Short task: Quote, with no changes, the lines that run from the top of the material to the line with "return material, tree, shader", both included.

* Start Dataset section *

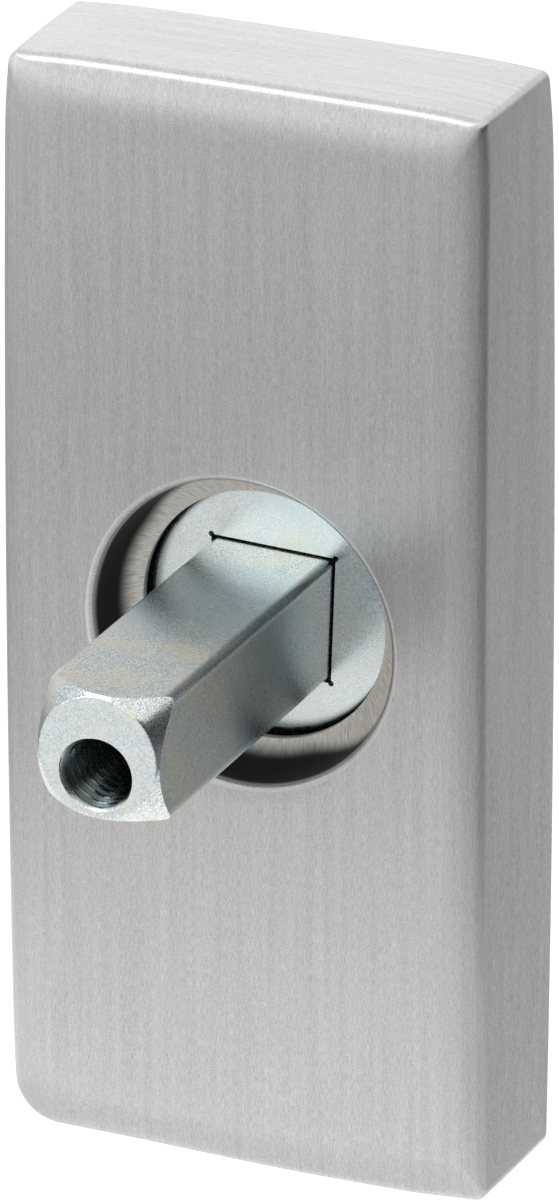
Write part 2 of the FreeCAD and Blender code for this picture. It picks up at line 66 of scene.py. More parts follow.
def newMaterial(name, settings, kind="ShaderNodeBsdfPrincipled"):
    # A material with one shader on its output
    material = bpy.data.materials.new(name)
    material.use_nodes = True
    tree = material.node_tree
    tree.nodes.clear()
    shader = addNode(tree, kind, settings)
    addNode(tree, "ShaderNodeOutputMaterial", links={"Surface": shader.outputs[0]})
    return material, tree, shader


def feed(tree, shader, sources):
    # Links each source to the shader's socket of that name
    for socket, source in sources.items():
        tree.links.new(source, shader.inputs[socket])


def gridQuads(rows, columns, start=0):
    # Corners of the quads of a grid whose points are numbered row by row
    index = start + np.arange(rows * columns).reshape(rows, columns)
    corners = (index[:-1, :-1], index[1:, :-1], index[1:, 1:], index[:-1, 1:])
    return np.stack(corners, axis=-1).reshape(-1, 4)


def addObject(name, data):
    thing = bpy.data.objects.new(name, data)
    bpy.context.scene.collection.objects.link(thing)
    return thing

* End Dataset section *

Answer to the exercise:
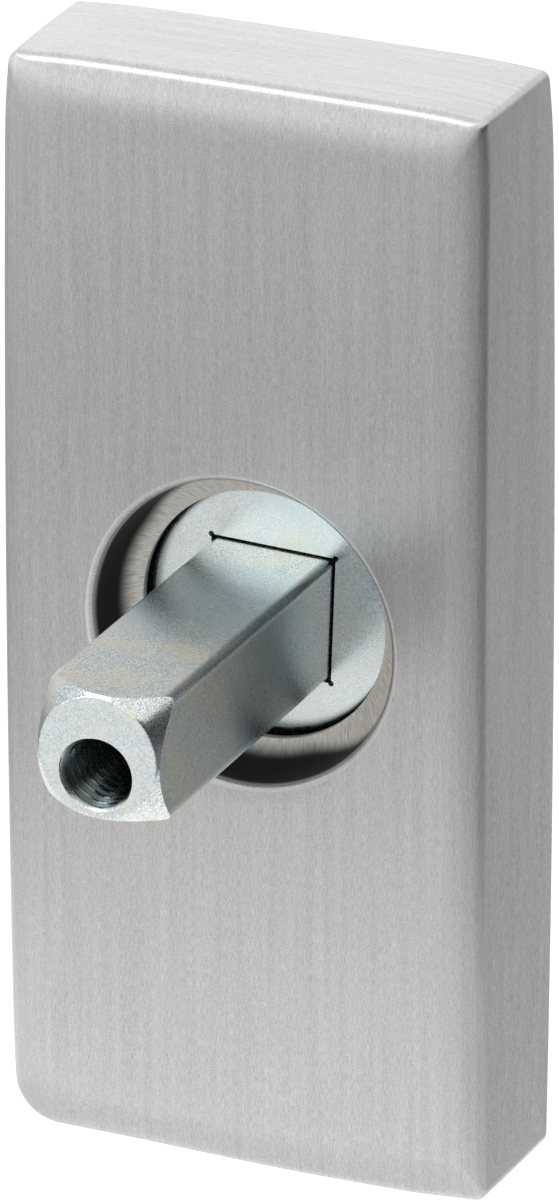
Write part 2 of the FreeCAD and Blender code for this picture. It picks up at line 66 of scene.py. More parts follow.
def newMaterial(name, settings, kind="ShaderNodeBsdfPrincipled"):
    # A material with one shader on its output
    material = bpy.data.materials.new(name)
    material.use_nodes = True
    tree = material.node_tree
    tree.nodes.clear()
    shader = addNode(tree, kind, settings)
    addNode(tree, "ShaderNodeOutputMaterial", links={"Surface": shader.outputs[0]})
    return material, tree, shader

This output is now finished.